When an organization embarks on the development of a new software product, it has two questions to answer:
- What base technologies should the new product use/depend on?
- How the new product will grow over time?
The first question is religious which makes it easy to answer – an organization is either a “Microsoft shop”, or an “OpenSource shop”, or “Some-other-religion shop”. Within that shop, developers may have to choose between managed or native in case that is not part of the religion, and that’s it for question #1.
Question #2 is a business question. In all fairness managers and architects typically spend the necessary time and effort to come up with a solid vision for future growth. Only after upper management is satisfied with that vision, will it let development commence.
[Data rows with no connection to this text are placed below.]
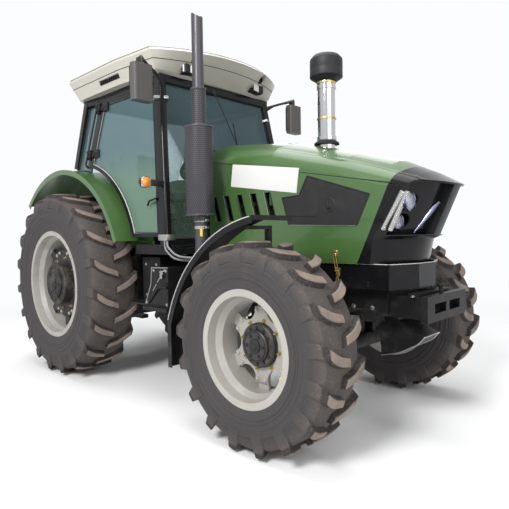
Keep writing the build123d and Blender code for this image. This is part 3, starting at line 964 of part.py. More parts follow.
# ---------------------------------------------------------------- cab inside
def make_seat():
    """Seat: pedestal, pan, arm rests and spine, with the two plain cushions."""
    x, w, d, z = SEAT_X, SEAT_W, SEAT_D, SEAT_Z
    pan_z0, pan_z1 = z - CUSHION_H - PAN_T, z - CUSHION_H
    pedestal = block(x - PEDESTAL_HALF, x + PEDESTAL_HALF, -PEDESTAL_Y, PEDESTAL_Y,
                     CAB_FLOOR_Z + CAB_FLOOR_T, pan_z0 + 2)
    pan = block(x - d / 2, x + d / 2, -w / 2, w / 2, pan_z0, pan_z1)
    rests = []
    for _, side in SIDES:
        rests.append(block(x + REST_X0, x + REST_X1, side * (w / 2 + REST_IN), side * (w / 2 + REST_OUT),
                           z + REST_Z0, z + REST_Z1))
        rests.append(block(x + REST_X0, x + REST_X0 + 50, side * (w / 2 - 40), side * (w / 2 + 40),
                           pan_z0, z + 75))
    lean = Pos(x - d / 2 - BACK_DX, 0, z + BACK_DZ) * Rot(0, BACK_LEAN, 0)
    spine = lean * Pos(-(BACK_T + SPINE_T) / 2 - GAP, 0, -SPINE_DROP) * Box(SPINE_T, w - 140, SPINE_H)
    shelf = block(x - d / 2 - 60, x - d / 2 + FUSE, -w / 2 + 70, w / 2 - 70, pan_z0, pan_z1)
    keep("seat_base", pedestal.fuse(pan, shelf, spine, *rests))
    inner = w / 2 - CUSHION_IN
    cushion = block(x - d / 2 + 20, x + d / 2, -inner, inner, pan_z1 + GAP, z)
    keep("seat_cushions", cushion, lean * Box(BACK_T, w - 100, BACK_H))


def make_steering():
    """Dash console with its column, and the steering wheel on the column's axis."""
    floor = CAB_FLOOR_Z + CAB_FLOOR_T
    outline = ((DASH_X1, floor), (DASH_X1 + 20, DASH_Z1), (DASH_X0 + 20, DASH_Z0), (DASH_X0 + 60, floor))
    console = side_plate(outline, -DASH_HALF_W, DASH_HALF_W)
    tilt = radians(WHEEL_TILT)
    axis, centre = Vector(-sin(tilt), 0, cos(tilt)), Vector(*WHEEL_C)
    column = bar(tuple(centre - axis * COLUMN_L), tuple(centre - axis * (WHEEL_HUB_H + GAP)), COLUMN_R)
    keep("dash_console", console.fuse(column))
    plane = Plane(origin=WHEEL_C, x_dir=(0, 1, 0), z_dir=axis)
    hub_disc = extrude(plane * Circle(WHEEL_HUB_R), amount=WHEEL_HUB_H, both=True)
    spokes = [plane.location * Rot(0, 0, angle) * Pos(WHEEL_R / 2, 0, 0) * Box(WHEEL_R, SPOKE_W, SPOKE_T)
              for angle in WHEEL_SPOKES]
    keep("steering_wheel", (plane.location * Torus(WHEEL_R, WHEEL_RIM_R)).fuse(hub_disc, *spokes))


# ---------------------------------------------------------------- boxes, steps, mirrors
def make_boxes():
    """Tool box and battery case on the right, fuel tank on the left, and the shelves under them."""
    inner = GEARBOX_W / 2 + GAP
    tools = side_plate(TOOL_BOX, -TOOL_BOX_Y0, -TOOL_BOX_Y1)
    keep("battery_box", tools, block(CASE_X0, CASE_X1, -CASE_Y, -CASE_IN_Y, SHELF_Z, CASE_Z1))
    tank = block(TANK_X0, TANK_X1, TANK_Y0, TANK_Y1, TANK_Z0, TANK_Z1)
    keep("fuel_tank", fillet(tank.edges().filter_by(Axis.X), TANK_ROUND))
    shelf_z = SHELF_Z - GAP
    shelf = block(CASE_X0, TOOL_BOX[1][0], -TOOL_BOX_Y1, -inner, shelf_z - SHELF_T, shelf_z)
    tray = block(TANK_X0 + TRAY_IN, TANK_X1 - TRAY_IN, inner - 40, TANK_Y1,
                 TANK_Z0 - TRAY_T - GAP, TANK_Z0 - GAP)
    gear = block(0, ENGINE_X1, -inner, inner, GEARBOX_Z0 - 2 * GAP, GEARBOX_Z1 + GAP)
    bell = bar((ENGINE_X0 - BELL_L, 0, BELL_Z), (ENGINE_X0, 0, BELL_Z), BELL_R + GAP)
    keep("side_frame", *[biggest(without(piece, (gear, bell))) for piece in (shelf, tray)])

    top = shelf_z - SHELF_T - GAP
    ledge = block(LEDGE_X0, LEDGE_X1, -LEDGE_Y0, -LEDGE_Y1, top - LEDGE_T, top)
    treads = [block(STEP_X0, STEP_X1, STEP_Y0, STEP_Y1, z, z + STEP_T) for z in STEP_LEVELS]
    cheeks = [block(x, x + STEP_CHEEK, STEP_Y0 + 60, STEP_Y1, STEP_LEVELS[0], CAB_FLOOR_Z - GAP)
              for x in (STEP_X0, STEP_X1 - STEP_CHEEK)]
    keep("steps", ledge, treads[0].fuse(*treads[1:], *cheeks))


def make_mirrors():
    """Mirrors on bent arms from the tops of the front posts."""
    mirrors = []
    for _, side in SIDES:
        x, y = MIRROR_X, side * MIRROR_Y
        half_t, half_w = MIRROR_T / 2, MIRROR_W / 2
        head = block(x - half_t, x + half_t, y - half_w, y + half_w, MIRROR_Z0, MIRROR_Z1)
        head = fillet(head.edges().filter_by(Axis.Z), MIRROR_ROUND)
        top = (x, y, MIRROR_Z1 + MIRROR_ARM_RISE)
        foot = post_point(CAB_FRONT_LOW, CAB_FRONT_TOP, MIRROR_ARM_Z, side)
        arm = bar(foot, top, MIRROR_ARM_R).fuse(bar(top, (x, y, MIRROR_Z1 - FUSE), MIRROR_ARM_R),
                                                Pos(*top) * Sphere(MIRROR_ARM_R))
        mirrors.append(head.fuse(biggest(arm - NODES["cab_frame"][0])))
    keep("mirrors", *mirrors)


# ---------------------------------------------------------------- rear linkage
def make_lift():
    """Lift cover with its rockshaft stubs and top link ears, and the lift arms."""
    top, pieces = HOUSING_Z1 + GAP, []
    back = HOUSING_X0
    cover = block(back, COVER_X1, -COVER_Y, COVER_Y, top, HOUSING_Z1 + COVER_H)
    tower = block(back, CAB_BACK_X - MOVE, -COVER_Y, COVER_Y, top, HOUSING_Z1 + TOWER_H)
    arms = []
    for _, side in SIDES:
        rock_in, rock_out = side * (COVER_Y - 40), side * (COVER_Y + LIFT_T + 18)
        pieces.append(cross_bar(ROCK_X, rock_in, rock_out, ROCK_Z, ROCK_R))
        ear_y, ear_x = side * (TOP_EAR_Y + TOP_EAR_T / 2), back - TOP_EAR_L / 2
        ear = block(back - TOP_EAR_L, back + FUSE, side * TOP_EAR_Y, side * (TOP_EAR_Y + TOP_EAR_T),
                    ROCK_Z - TOP_EAR_H / 2, ROCK_Z + TOP_EAR_H / 2)
        pieces.append(ear - cross_bar(ear_x, ear_y - 20, ear_y + 20, ROCK_Z, TOP_EAR_BORE))
        y0, y1 = side * (COVER_Y + LIFT_SIDE), side * (COVER_Y + LIFT_SIDE + LIFT_T)
        boss = cross_bar(ROCK_X, y0, y1, ROCK_Z, ROCK_R + LIFT_BOSS)
        arm = block(ROCK_X - LIFT_L, ROCK_X, y0, y1, ROCK_Z - LIFT_H / 2, ROCK_Z + LIFT_H / 2)
        eye = cross_bar(ROCK_X - LIFT_L, y0, y1, ROCK_Z, LIFT_H / 2)
        bore = cross_bar(ROCK_X, side * (COVER_Y - 60), side * (COVER_Y + 60), ROCK_Z, ROCK_R + PIN_PLAY)
        arms.append(boss.fuse(arm, eye) - bore)
    keep("lift_housing", cover.fuse(tower, *pieces))
    keep("lift_arms", *arms)


def make_links():
    """Lower links with their balls, the lift rods on them, and the drawbar."""
    links, rods = [], []
    for _, side in SIDES:
        a = Vector(LINK_X, side * LINK_FRONT_Y, LINK_Z)
        b = Vector(LINK_X - sqrt(LINK_L ** 2 - LINK_DROP ** 2), side * LINK_REAR_Y, LINK_Z - LINK_DROP)
        m = a + (b - a) * ROD_AT

        def eye(p, width, radius):
            """Round bar along Y, centred on a point."""
            return cross_bar(p.X, p.Y - width / 2, p.Y + width / 2, p.Z, radius)

        link = beam(a, b, LINK_H, LINK_T, x_dir=(0, 0, 1))
        link = link.fuse(eye(a, LINK_EYE_W, LINK_H / 2 + 4), eye(b, BALL_W, BALL_R))
        link = link - eye(a, 3 * LINK_EYE_W, LINK_PIN_R + PIN_PLAY) - eye(b, 3 * BALL_W, BALL_BORE_R)
        # pin that carries the lift rod's lower eye, on the outside of the link
        links.append(link.fuse(bar(m, m + Vector(0, side * (LINK_T / 2 + ROD_SIDE + 14), 0), LINK_PIN_R)))
        low_y = m.Y + side * (LINK_T / 2 + ROD_SIDE)
        foot, top_eye = Vector(m.X, low_y, m.Z), Vector(ROCK_X - LIFT_L, low_y, ROCK_Z)
        rod = bar(foot, top_eye, LIFT_ROD_R).fuse(*[eye(p, ROD_EYE_W, ROD_EYE_R) for p in (foot, top_eye)])
        rods.append(rod - eye(foot, 80, LINK_PIN_R + PIN_PLAY) - eye(top_eye, 80, LINK_PIN_R))
    keep("lower_links", *links)
    keep("lift_rods", *rods)

    z0, z1 = DRAWBAR_Z - DRAWBAR_T / 2, DRAWBAR_Z + DRAWBAR_T / 2
    tongue = block(DRAWBAR_X, DRAWBAR_X1, -DRAWBAR_W / 2, DRAWBAR_W / 2, z0, z1)
    tongue = tongue - upright(DRAWBAR_X + DRAWBAR_PIN_IN, 0, z0 - 40, z1 + 40, DRAWBAR_BORE_R)
    x0, x1 = HOUSING_X0 + DRAWBAR_HANGER_X0, HOUSING_X0 + DRAWBAR_HANGER_X1
    cradle = block(x0 - 40, x1 + 40, -CRADLE_Y, CRADLE_Y, z0 - CRADLE_T, z0)
    hangers = [block(x0, x1, side * (DRAWBAR_W / 2 - 2), side * (CRADLE_Y - 4), z0 - 10, HOUSING_Z0 - GAP)
               for _, side in SIDES]
    keep("drawbar", tongue.fuse(cradle, *hangers))


def export_all():
    """Write each node to its own STEP file, with the origin under the machine's middle."""
    os.makedirs("parts", exist_ok=True)
    whole = Compound([s for solids in NODES.values() for s in solids]).bounding_box()
    shift = Location((-(whole.min.X + whole.max.X) / 2, 0, -whole.min.Z))
    for name, solids in NODES.items():
        export_step(Compound([s.moved(shift) for s in solids]), f"parts/{name}.step")
    print("moved by", shift.position, "size", whole.size)


for make in (make_wheels, make_front_axle, make_front_frame, make_driveline, make_exhaust, make_cab,
             make_doors, make_roof, make_seat, make_steering, make_boxes, make_mirrors, make_lift,
             make_links, make_band, make_bonnet, make_intake):
    make()
export_all()
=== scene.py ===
"""Farm tractor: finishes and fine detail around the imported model.

Lengths are metres. Positions are given in the machine's own axes, with X forward
from the rear axle, Y to the left and Z up from the ground, and Form.piece moves
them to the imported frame.
"""

from __future__ import annotations

import json
import logging
from dataclasses import dataclass, field
from enum import Enum
from math import asin, cos, exp, hypot, pi, radians, sin
from typing import Any, Iterable, Sequence

import bmesh
import bpy
from bpy.types import Material, Mesh, Node, NodeSocket, NodeTree, Object
from mathutils import Matrix, Vector

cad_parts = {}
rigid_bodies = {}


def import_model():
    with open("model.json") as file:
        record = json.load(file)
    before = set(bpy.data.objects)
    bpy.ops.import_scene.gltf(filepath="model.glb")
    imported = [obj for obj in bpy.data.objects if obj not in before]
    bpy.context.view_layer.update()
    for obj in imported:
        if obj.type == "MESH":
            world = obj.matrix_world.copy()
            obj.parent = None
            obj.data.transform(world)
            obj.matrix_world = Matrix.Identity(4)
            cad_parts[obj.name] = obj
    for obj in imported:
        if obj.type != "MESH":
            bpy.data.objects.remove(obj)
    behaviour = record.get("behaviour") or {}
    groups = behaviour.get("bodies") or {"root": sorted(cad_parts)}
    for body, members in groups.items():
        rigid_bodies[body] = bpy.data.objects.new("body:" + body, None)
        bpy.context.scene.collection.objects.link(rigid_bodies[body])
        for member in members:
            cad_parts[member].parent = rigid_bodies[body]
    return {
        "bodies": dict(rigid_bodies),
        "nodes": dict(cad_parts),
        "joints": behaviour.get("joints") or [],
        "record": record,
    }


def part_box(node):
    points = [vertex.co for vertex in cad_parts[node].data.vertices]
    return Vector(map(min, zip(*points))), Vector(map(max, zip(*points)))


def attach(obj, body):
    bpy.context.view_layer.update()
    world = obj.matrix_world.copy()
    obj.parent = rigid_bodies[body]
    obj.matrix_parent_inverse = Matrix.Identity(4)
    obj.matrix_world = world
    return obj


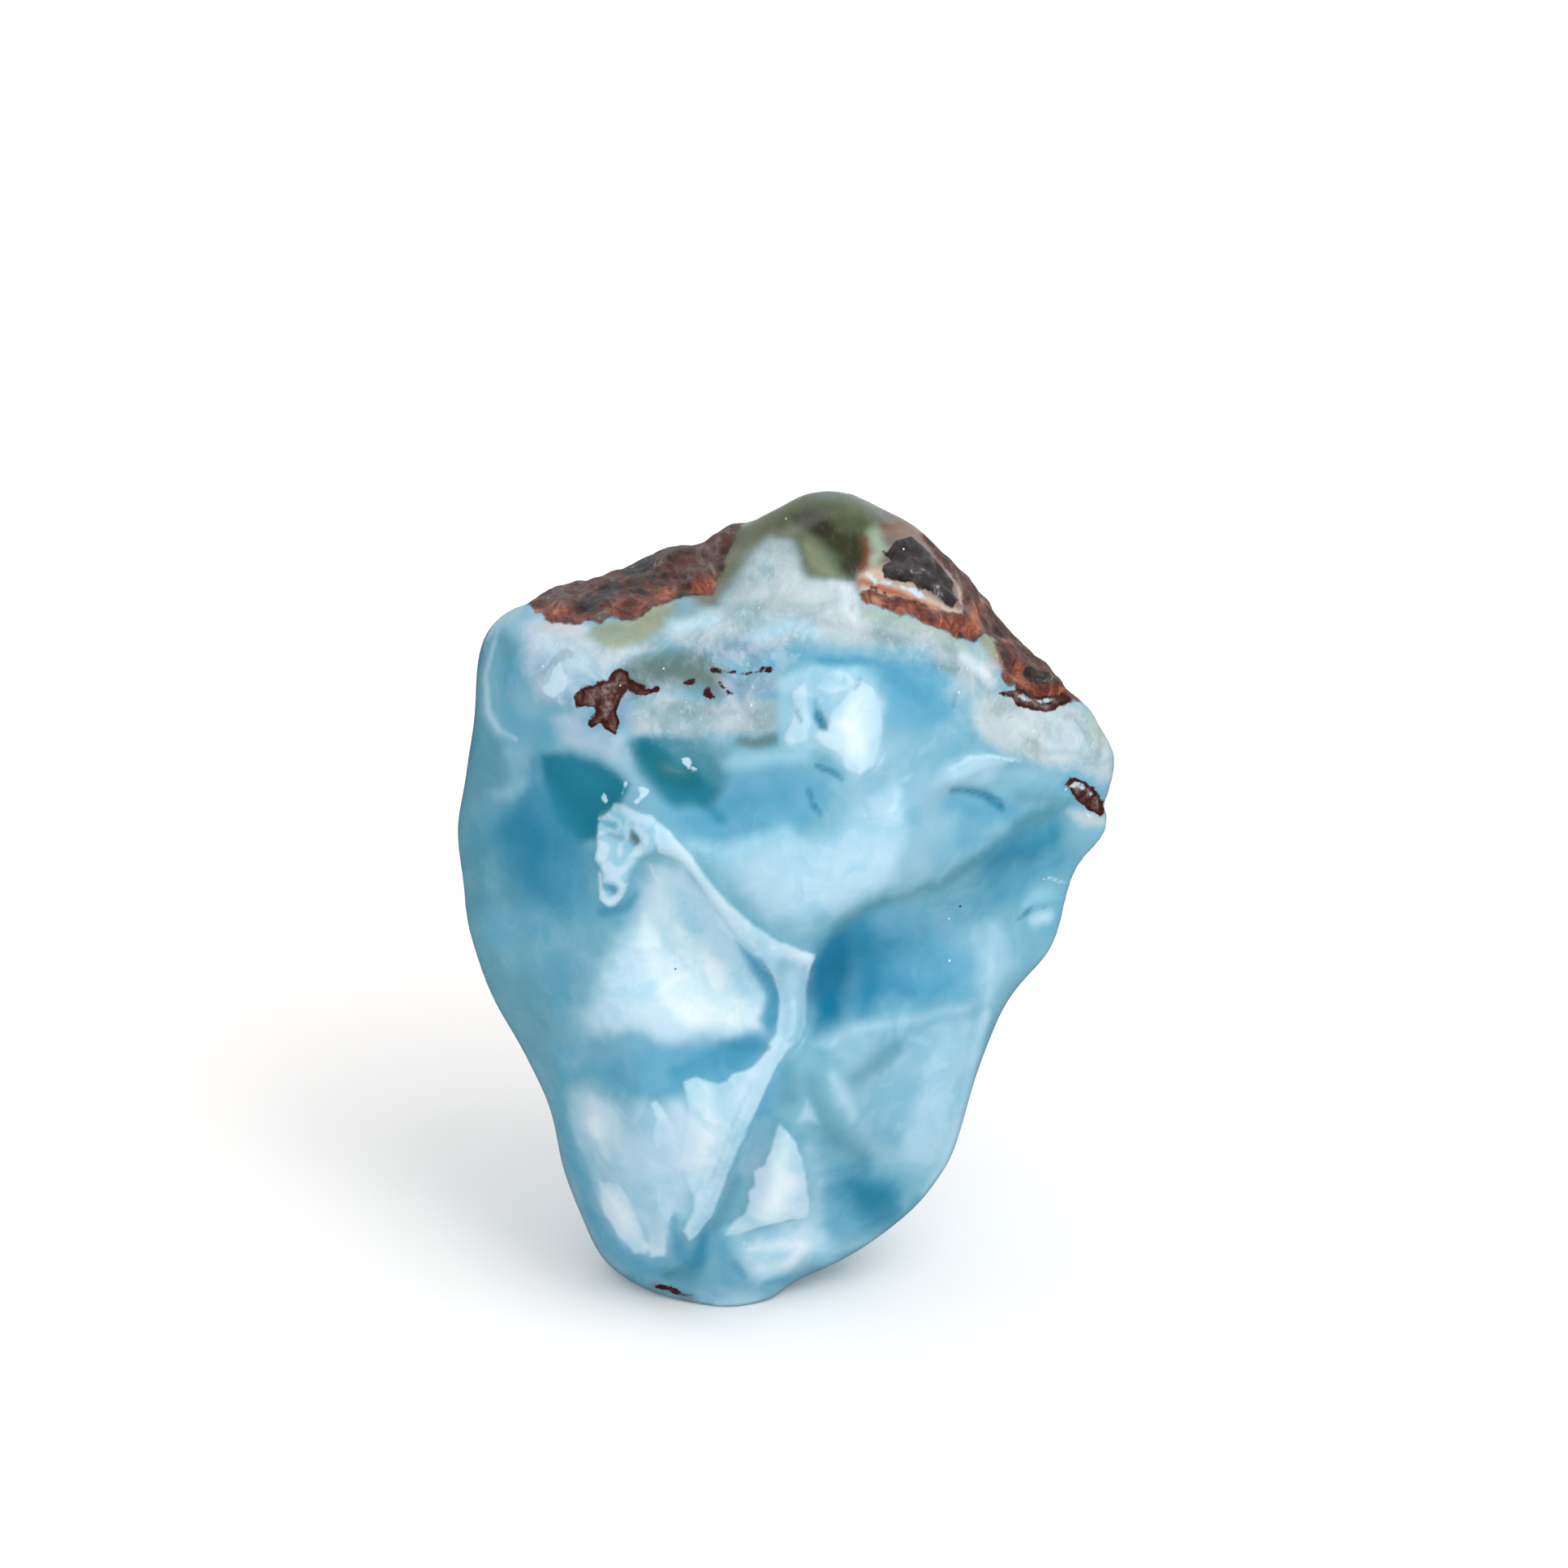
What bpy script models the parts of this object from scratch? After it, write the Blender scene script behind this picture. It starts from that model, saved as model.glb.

So far so good – that is the correct process. Um, there must be a caveat, right? Right. The caveat is that the base technologies the organization has religiously chosen also have similar growth plans. That means there is a chance that a base technology may offer the same functionality as this product. That chance is low by default, but it can jump significantly if developers try to be...smart. This is religion, remember? Religion demands faith, not smartness. Every platform’s goal is to make common use cases simple. As long as application developers stick to such simple patterns, their product will leverage the platform’s enhancements. However, often times the platform is lacking certain features, and developers plug those wholes rather than wait for the platform to improve.
A very typical example of such a fix is implementing a data cache to save hard disk hits, or network roundtrips. While such a fix works perfectly short term, it is a time bomb in the long run, because performance is a fundamental problem, and sooner or later the platform will address it. Furthermore different technologies develop at different paces. For instance, 10-15 years ago the main problems were slow network communications and slow disk access. So it was tempting to bake a data cache right into the frontend box. Today, however, the main problem is to scale out the frontends in order to serve the necessary number of hits, which further trails the requirement of driving the cost of those frontends low. Now a data cache on each frontend box would consume unnecessary memory as well as CPU cycles for cache entry lookups while a single dedicated cache box per rack or per farm would be cheaper and more effective .
That is how a big win can expire over time. It becomes cancer – it is an extra code that has both a development/maintenance cost as well as production cost. And it can only get worse, because it falls into an area where the platform is obviously making improvements.
The only treatment I can think of is to surgically remove the tumorous code, i.e. to refactor. Unfortunately, refactoring has been over-promoted by the Agile community to the point where saying the R-word in front of management is politically incorrect which makes the disease really difficult to cure once it has developed.
That leads to the question: Is this disease preventable? Theoretically speaking – yes. Since time bombs are explicitly checked in by developers, if developers don’t do it, there won’t be a problem, right? Well, that’s easier said than done. Whenever a performance benchmark misses its target, a hero will jump in to fix it, for which he/she will be properly rewarded. What makes such a time bomb difficult to remove is that one it has been proclaimed successful, no one will be willing to admit that its value has expired (sometimes even too quickly.) In general, we don’t understand that success in the software industry is something very temporary.
There is a way, however, to be a hero now and to remain a hero even when a heroic fix turns bad. What’s even better is that you can be a hero (twice!) without infecting your product. When you do your original heroic fix, start with asking yourself: Is this part of my product’s value, or am I compensating for a platform’s deficiency? If you end up on the latter part, then code it in a way that makes it easily removable – avoid introducing public API at any cost; make the source file easily removable from the build; don’t let other code take dependencies on your fix that you haven’t envisioned; and most importantly - encode a switch that bypasses the new functionality.
If you stop here, there will still be a problem when your fix becomes obsolete, but then you’ll be able to either flip the switch or remove the whole thing. Either way you’ll be a hero for a second time on the same problem!
If you further make that switch a configuration setting so that flipping it doesn’t require a product change, a problem with your heroic fix may never occur. The only down side is you’ll miss being a hero for a second time on the same problem.
In conclusion, I continue to promote “timeless” development among developers as well as necessary refactoring among management. Hopefully this article has made my points clear.